● **Supplied data**
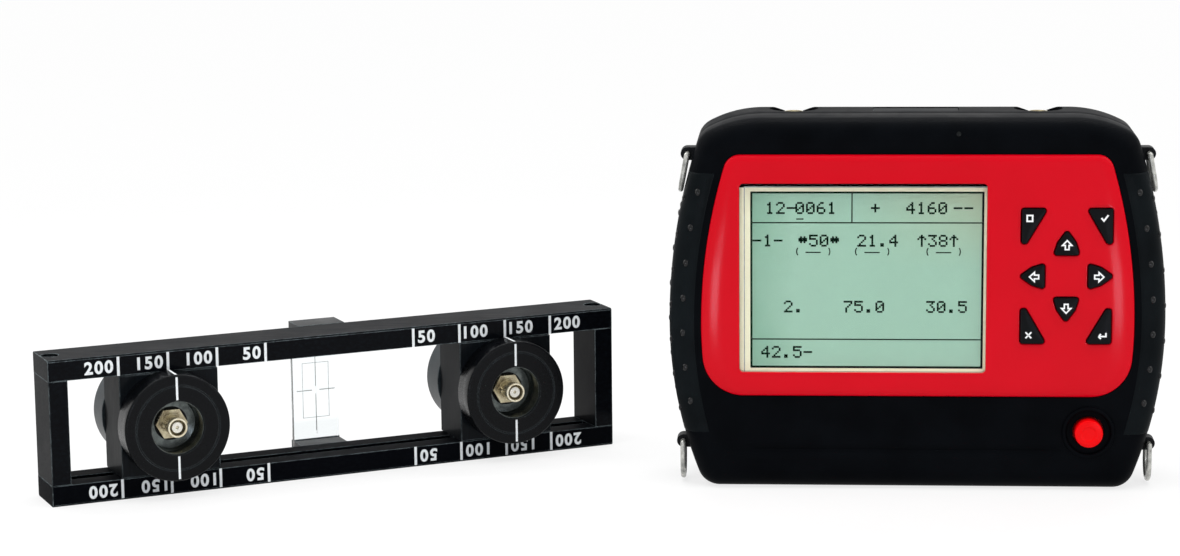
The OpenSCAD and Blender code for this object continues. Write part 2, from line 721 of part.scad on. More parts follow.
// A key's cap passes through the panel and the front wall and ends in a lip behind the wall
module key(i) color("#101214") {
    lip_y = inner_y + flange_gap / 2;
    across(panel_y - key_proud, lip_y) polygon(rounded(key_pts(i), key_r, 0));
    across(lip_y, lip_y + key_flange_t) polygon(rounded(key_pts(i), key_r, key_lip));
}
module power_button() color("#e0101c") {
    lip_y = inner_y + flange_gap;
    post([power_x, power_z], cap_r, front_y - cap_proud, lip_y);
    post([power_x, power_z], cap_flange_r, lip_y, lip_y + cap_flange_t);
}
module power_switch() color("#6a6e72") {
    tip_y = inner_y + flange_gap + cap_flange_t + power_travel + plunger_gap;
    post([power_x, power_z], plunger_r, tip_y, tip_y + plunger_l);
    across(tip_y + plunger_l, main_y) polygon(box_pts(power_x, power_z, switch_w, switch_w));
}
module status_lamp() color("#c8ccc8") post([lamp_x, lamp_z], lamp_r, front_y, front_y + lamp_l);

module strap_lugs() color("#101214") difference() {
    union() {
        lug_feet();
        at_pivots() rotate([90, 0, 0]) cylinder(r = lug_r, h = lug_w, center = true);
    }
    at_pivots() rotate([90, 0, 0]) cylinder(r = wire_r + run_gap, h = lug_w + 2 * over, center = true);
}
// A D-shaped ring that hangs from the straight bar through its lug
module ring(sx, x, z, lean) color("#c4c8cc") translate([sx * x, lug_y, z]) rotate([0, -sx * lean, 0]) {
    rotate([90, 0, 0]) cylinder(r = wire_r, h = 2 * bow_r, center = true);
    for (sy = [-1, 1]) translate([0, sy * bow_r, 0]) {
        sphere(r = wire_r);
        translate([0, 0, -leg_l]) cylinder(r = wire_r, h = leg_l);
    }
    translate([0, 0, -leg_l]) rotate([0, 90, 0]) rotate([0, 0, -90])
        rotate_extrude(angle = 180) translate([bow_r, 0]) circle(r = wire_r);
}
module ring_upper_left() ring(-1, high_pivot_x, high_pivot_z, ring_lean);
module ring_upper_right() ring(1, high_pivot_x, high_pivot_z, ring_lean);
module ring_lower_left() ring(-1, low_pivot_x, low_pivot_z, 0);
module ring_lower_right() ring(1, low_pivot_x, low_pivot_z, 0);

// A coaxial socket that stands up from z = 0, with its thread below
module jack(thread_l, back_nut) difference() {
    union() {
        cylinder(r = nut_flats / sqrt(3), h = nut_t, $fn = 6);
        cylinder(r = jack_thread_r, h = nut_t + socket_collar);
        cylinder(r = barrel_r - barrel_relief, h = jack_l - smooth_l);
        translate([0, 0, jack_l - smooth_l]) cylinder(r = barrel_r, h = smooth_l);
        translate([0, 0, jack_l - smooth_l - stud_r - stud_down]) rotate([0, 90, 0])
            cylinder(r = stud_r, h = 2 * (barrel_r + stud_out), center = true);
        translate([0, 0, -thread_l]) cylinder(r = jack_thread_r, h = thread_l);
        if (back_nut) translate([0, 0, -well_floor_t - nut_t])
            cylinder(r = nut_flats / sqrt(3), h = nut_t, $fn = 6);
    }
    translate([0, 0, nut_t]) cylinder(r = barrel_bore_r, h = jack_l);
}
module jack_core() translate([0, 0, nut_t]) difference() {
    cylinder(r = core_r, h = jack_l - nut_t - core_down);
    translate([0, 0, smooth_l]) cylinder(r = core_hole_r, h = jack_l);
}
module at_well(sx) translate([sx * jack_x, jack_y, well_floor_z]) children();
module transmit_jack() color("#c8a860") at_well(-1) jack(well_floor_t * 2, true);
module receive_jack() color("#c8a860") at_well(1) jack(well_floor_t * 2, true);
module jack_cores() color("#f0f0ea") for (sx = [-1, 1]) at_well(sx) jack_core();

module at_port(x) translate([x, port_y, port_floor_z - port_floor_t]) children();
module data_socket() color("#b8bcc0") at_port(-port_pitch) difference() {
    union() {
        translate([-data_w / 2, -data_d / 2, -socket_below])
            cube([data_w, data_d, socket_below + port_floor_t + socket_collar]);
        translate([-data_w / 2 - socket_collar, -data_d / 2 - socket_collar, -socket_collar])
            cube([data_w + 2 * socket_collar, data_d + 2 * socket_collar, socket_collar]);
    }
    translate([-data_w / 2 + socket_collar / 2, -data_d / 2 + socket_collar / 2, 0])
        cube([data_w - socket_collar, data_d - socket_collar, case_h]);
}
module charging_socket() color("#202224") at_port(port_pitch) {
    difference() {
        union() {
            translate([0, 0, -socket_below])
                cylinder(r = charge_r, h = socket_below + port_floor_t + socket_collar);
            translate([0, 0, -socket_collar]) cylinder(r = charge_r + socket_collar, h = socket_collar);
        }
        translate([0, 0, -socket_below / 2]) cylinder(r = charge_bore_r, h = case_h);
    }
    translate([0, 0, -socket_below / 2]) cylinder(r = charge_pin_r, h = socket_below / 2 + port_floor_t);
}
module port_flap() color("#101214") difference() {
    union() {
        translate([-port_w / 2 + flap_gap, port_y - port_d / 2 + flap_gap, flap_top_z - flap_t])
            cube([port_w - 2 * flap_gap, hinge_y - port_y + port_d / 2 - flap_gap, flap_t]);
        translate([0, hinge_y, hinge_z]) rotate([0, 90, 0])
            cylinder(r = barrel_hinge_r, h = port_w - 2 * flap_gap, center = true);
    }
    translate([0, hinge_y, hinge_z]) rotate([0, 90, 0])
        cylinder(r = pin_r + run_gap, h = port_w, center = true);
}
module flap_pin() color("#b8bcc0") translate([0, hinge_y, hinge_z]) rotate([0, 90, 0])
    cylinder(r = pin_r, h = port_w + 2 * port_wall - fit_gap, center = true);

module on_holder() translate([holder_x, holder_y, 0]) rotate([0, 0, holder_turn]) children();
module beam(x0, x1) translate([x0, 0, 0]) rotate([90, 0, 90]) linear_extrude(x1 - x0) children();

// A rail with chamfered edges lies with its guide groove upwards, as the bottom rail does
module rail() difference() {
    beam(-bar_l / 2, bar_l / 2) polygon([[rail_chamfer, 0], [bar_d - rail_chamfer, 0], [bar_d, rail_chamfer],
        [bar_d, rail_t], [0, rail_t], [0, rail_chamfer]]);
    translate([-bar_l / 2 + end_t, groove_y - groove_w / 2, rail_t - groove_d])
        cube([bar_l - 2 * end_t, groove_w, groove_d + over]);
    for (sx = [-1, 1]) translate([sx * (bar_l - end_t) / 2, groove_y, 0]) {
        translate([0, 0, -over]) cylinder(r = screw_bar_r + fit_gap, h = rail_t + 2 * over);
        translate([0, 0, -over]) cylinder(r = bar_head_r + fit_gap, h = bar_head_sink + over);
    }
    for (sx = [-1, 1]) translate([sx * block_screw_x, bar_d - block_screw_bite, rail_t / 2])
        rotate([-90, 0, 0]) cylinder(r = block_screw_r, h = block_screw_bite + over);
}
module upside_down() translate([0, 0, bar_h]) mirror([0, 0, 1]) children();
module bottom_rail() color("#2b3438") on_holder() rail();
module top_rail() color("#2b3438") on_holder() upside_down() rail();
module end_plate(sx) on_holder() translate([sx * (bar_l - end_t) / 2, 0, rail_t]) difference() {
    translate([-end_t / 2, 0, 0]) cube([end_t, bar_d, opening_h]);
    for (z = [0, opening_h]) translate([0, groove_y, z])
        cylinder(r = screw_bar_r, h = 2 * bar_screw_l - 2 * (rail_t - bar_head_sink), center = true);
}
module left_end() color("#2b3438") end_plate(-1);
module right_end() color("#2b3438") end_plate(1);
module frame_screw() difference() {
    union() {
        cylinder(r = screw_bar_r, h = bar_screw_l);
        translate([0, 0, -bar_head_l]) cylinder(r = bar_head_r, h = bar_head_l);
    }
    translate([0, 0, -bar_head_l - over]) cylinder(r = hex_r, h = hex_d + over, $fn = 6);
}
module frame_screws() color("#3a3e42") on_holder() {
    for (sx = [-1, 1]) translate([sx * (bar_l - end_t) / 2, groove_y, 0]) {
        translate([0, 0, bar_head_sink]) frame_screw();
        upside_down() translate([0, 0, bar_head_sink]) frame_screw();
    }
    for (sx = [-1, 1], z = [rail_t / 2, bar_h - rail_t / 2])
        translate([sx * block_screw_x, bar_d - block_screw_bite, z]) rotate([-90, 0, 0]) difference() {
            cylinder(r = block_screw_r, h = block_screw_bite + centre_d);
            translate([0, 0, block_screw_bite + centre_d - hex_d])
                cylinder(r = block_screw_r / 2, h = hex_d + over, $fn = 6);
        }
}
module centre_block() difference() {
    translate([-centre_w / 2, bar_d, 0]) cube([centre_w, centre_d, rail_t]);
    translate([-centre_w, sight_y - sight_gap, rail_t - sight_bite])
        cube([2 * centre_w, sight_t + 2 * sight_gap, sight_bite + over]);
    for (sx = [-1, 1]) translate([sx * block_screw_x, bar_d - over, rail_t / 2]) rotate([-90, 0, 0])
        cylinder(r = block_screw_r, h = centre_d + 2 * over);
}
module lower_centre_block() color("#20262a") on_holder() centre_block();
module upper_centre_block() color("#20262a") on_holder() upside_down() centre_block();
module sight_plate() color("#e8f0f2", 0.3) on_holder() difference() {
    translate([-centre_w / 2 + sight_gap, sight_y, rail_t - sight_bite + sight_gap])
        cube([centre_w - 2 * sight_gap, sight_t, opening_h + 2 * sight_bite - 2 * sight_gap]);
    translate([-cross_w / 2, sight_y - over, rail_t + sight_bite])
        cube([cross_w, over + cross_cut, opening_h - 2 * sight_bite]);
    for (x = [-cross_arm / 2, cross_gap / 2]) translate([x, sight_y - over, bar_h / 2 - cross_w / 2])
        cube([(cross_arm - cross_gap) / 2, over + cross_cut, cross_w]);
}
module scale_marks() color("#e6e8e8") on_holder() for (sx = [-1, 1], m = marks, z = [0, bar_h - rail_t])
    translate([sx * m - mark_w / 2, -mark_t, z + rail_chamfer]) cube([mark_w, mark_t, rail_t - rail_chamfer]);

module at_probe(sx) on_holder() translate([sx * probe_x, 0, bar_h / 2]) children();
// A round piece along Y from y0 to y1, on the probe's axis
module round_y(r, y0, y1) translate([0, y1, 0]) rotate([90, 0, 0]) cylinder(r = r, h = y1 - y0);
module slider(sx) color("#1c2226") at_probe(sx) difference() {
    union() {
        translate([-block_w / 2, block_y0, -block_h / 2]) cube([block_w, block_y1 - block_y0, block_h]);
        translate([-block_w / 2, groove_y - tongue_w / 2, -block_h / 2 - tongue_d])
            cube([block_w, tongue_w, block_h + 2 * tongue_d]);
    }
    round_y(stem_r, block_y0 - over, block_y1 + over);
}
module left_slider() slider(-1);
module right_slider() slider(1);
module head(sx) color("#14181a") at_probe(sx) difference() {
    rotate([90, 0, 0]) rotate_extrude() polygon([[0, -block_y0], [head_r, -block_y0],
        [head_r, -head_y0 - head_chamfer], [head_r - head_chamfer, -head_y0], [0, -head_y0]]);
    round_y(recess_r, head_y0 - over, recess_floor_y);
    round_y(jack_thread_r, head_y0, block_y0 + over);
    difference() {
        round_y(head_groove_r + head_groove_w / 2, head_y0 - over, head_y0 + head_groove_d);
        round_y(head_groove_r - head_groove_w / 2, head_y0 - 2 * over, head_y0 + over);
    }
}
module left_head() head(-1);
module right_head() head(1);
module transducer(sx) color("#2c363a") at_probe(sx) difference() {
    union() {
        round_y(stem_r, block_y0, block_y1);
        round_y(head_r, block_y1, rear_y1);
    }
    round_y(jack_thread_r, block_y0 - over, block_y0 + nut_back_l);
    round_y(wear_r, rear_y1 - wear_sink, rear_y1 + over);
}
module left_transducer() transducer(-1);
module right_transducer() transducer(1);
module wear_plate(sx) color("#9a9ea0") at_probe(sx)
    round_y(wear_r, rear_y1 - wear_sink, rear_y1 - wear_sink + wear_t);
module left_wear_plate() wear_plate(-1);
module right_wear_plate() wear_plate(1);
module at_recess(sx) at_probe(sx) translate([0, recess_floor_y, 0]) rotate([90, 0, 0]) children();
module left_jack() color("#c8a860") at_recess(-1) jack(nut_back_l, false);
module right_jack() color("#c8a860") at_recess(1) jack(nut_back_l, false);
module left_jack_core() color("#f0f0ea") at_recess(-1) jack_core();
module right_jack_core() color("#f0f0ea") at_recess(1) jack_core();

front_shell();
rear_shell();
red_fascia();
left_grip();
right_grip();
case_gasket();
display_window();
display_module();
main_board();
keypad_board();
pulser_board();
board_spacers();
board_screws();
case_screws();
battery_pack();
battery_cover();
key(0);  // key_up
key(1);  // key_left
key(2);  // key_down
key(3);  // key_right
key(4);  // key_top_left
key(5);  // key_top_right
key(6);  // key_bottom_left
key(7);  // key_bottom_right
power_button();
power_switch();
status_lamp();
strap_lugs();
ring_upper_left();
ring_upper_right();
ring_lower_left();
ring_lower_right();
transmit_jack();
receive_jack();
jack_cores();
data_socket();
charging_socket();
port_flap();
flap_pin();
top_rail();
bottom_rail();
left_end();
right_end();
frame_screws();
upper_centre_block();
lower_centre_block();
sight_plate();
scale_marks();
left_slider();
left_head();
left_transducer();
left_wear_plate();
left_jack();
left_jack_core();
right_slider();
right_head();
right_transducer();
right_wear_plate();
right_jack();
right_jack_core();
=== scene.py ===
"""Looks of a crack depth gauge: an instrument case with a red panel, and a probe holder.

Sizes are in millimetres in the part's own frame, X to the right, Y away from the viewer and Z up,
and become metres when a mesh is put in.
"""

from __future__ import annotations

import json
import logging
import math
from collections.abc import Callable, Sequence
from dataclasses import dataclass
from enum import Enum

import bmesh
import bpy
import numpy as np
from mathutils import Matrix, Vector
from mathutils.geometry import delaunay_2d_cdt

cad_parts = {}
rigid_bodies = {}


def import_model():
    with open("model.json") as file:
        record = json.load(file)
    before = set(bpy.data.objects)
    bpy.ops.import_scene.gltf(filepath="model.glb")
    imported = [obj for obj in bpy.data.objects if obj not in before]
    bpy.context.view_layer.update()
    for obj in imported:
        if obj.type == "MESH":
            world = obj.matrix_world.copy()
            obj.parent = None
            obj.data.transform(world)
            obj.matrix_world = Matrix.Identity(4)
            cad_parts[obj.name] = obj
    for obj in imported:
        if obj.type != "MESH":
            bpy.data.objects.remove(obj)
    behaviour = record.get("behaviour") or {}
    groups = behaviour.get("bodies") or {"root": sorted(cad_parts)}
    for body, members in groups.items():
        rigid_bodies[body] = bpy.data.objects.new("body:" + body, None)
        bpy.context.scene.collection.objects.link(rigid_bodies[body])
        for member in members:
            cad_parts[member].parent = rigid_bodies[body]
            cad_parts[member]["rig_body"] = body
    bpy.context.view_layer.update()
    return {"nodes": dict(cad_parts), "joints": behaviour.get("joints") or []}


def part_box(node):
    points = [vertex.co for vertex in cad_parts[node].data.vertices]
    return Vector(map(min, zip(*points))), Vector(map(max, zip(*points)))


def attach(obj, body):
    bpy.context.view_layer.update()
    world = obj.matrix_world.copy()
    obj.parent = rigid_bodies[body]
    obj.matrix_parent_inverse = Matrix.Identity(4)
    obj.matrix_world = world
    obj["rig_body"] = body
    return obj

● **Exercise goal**
From the listing above, output exactly the run of lines that starts with the line containing "front_shell();" and ends with the line containing "imported = [obj".

● **Result for this task**
front_shell();
rear_shell();
red_fascia();
left_grip();
right_grip();
case_gasket();
display_window();
display_module();
main_board();
keypad_board();
pulser_board();
board_spacers();
board_screws();
case_screws();
battery_pack();
battery_cover();
key(0);  // key_up
key(1);  // key_left
key(2);  // key_down
key(3);  // key_right
key(4);  // key_top_left
key(5);  // key_top_right
key(6);  // key_bottom_left
key(7);  // key_bottom_right
power_button();
power_switch();
status_lamp();
strap_lugs();
ring_upper_left();
ring_upper_right();
ring_lower_left();
ring_lower_right();
transmit_jack();
receive_jack();
jack_cores();
data_socket();
charging_socket();
port_flap();
flap_pin();
top_rail();
bottom_rail();
left_end();
right_end();
frame_screws();
upper_centre_block();
lower_centre_block();
sight_plate();
scale_marks();
left_slider();
left_head();
left_transducer();
left_wear_plate();
left_jack();
left_jack_core();
right_slider();
right_head();
right_transducer();
right_wear_plate();
right_jack();
right_jack_core();
=== scene.py ===
"""Looks of a crack depth gauge: an instrument case with a red panel, and a probe holder.

Sizes are in millimetres in the part's own frame, X to the right, Y away from the viewer and Z up,
and become metres when a mesh is put in.
"""

from __future__ import annotations

import json
import logging
import math
from collections.abc import Callable, Sequence
from dataclasses import dataclass
from enum import Enum

import bmesh
import bpy
import numpy as np
from mathutils import Matrix, Vector
from mathutils.geometry import delaunay_2d_cdt

cad_parts = {}
rigid_bodies = {}


def import_model():
    with open("model.json") as file:
        record = json.load(file)
    before = set(bpy.data.objects)
    bpy.ops.import_scene.gltf(filepath="model.glb")
    imported = [obj for obj in bpy.data.objects if obj not in before]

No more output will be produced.